It’s easy to get data into the GPU, but harder to get it out
Back in the old days, computer graphics were handled by the CPU by directly manipulating the frame buffer,¹ and the graphics card’s job was simply to put the pixels in the frame buffer onto the screen. As computer graphics technology has progressed, more and more work has been offloaded onto the GPU. Nowadays, the GPU draws triangles without CPU assistance, it has a z-buffer, it runs pixel shaders, it does texture mapping. The CPU shovels raw data into the GPU, and the GPU does the work of combining those pixels to form a final result, which is sent to the screen. All the work offloaded to the GPU means that the CPU is freed up for other things.
In order to accomplish this feat, graphics cards are designed so that the CPU can quickly pump data into the GPU, and the GPU has convenient, fast access to its memory. What was not optimized is getting data back out, so in practice, reading data out of the GPU is relative slow. This trade-off is typically a huge win, because the CPU rarely needs to look at the final result. Not caring about the final result also means that the CPU can use tricks like double-buffering and triple-buffering² to keep the graphics pipeline full.
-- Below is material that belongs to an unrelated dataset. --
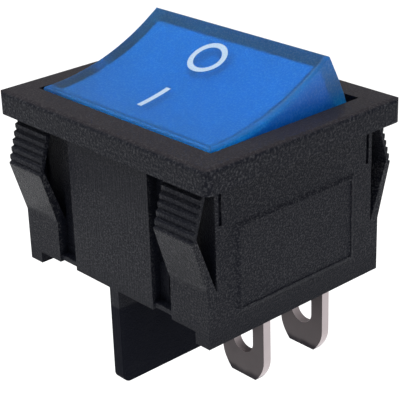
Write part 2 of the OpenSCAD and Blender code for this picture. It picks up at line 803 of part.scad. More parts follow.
module switched_terminal(side) {
    color("#c4c6c9") translate([side * pole_x, 0, 0]) difference() {
        union() {
            translate([0, switched_y, 0]) along_y(-tab_t / 2, tab_t / 2) {
                tab_outline(floor_top + weld);
                shoulder_outline();
            }
            along_x(-shelf_w / 2, shelf_w / 2) shelf_outline();
        }
        translate([0, contact_seat_y, shelf_top - tab_t - past])
            cylinder(d = contact_d / 2, h = tab_t + 2 * past);
    }
}

module fixed_contact(side) {
    color("#d7d8da") translate([side * pole_x, contact_seat_y, shelf_top])
        mirror([0, 0, 1]) rivet(tab_t);
}

housing();
rocker_cap();
rocker_frame();
neon_lamp();
lamp_lead_left();
lamp_lead_right();
ballast_resistor();
resistor_lead();
plunger(-1);  // plunger_left
plunger(1);  // plunger_right
plunger_spring(-1);  // plunger_spring_left
plunger_spring(1);  // plunger_spring_right
contact_blade(-1);  // contact_blade_left
contact_blade(1);  // contact_blade_right
moving_contact(-1);  // moving_contact_left
moving_contact(1);  // moving_contact_right
common_terminal(-1);  // common_terminal_left
common_terminal(1);  // common_terminal_right
switched_terminal(-1);  // switched_terminal_left
switched_terminal(1);  // switched_terminal_right
fixed_contact(-1);  // fixed_contact_left
fixed_contact(1);  // fixed_contact_right
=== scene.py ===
import json
import math

import bpy
import numpy as np
from mathutils import Matrix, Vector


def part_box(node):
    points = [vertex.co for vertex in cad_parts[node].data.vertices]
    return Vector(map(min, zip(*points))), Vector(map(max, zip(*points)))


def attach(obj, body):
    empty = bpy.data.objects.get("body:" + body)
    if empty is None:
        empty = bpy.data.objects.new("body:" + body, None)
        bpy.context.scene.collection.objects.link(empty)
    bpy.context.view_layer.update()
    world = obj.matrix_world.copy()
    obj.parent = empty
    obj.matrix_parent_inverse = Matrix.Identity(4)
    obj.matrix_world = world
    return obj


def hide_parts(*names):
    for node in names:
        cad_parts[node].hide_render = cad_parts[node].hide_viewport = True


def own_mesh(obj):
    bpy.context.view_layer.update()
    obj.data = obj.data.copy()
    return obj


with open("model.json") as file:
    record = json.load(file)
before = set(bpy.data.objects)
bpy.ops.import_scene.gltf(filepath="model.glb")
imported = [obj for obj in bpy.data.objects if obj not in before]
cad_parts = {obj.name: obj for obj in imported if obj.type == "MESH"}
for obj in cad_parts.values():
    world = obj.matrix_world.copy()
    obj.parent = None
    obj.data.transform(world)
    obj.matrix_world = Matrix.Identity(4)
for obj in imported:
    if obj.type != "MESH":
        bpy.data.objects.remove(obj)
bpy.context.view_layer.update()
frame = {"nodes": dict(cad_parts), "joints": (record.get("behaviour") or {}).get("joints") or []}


# ---- Housing ----
# One black nylon moulding with glass fibre: bezel, walls, latches, floor and fin. The mould was
# spark-eroded, coarse on the bezel's sides and finer on the walls, polished less on the bezel's top,
# and the middle part of each long wall shows the upright drag marks of a sliding core.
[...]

What this means for you is that operations like
BitBlt from the screen will be comparatively slow, because the data needs to be fetched out of the GPU’s frame buffer.
In practice, the frame buffer for what’s on the screen right now may not even exist. Once the frame is presented, the CPU reuses that frame buffer to compose the next frame. This means that reading from the frame buffer is even slower: The CPU first has to regenerate the frame buffer, so it can read the desired pixel or pixels from it. This means that a single
GetPixel call on the screen DC is no longer just reading four bytes of memory from a frame buffer. Instead, it has to run a full render pass over the screen in order to figure out what’s there, and only then can it fetch four bytes from the frame buffer to read the pixel you’re interested in.
So try not to read from the screen DC. It’ll be really slow because the compositor first has to regenerate the screen contents before it can give you the pixel you want. Look for alternatives. For example, instead of reading the pixel in order to do alpha blending, use the
AlphaBlend function to offload the work to the GPU. Or use a layered window with an alpha channel. Both of these change “reading data from the GPU” (which is slow) to “pushing data into the GPU” (which is fast). If you absolutely must read from the screen DC, then do it in bulk with
BitBlt. The cost of reading from the screen is in the render pass. If you read 100 pixels one at a time, that’s 100 render passes, each of which produces a single pixel. Much better is to read 100 pixels with a single
BitBlt. That way, you pay for only one render pass to get all your pixels.
² There was a time when double-buffering and triple-buffering had the pejorative names “trouble-buffering” and “cripple-buffering”.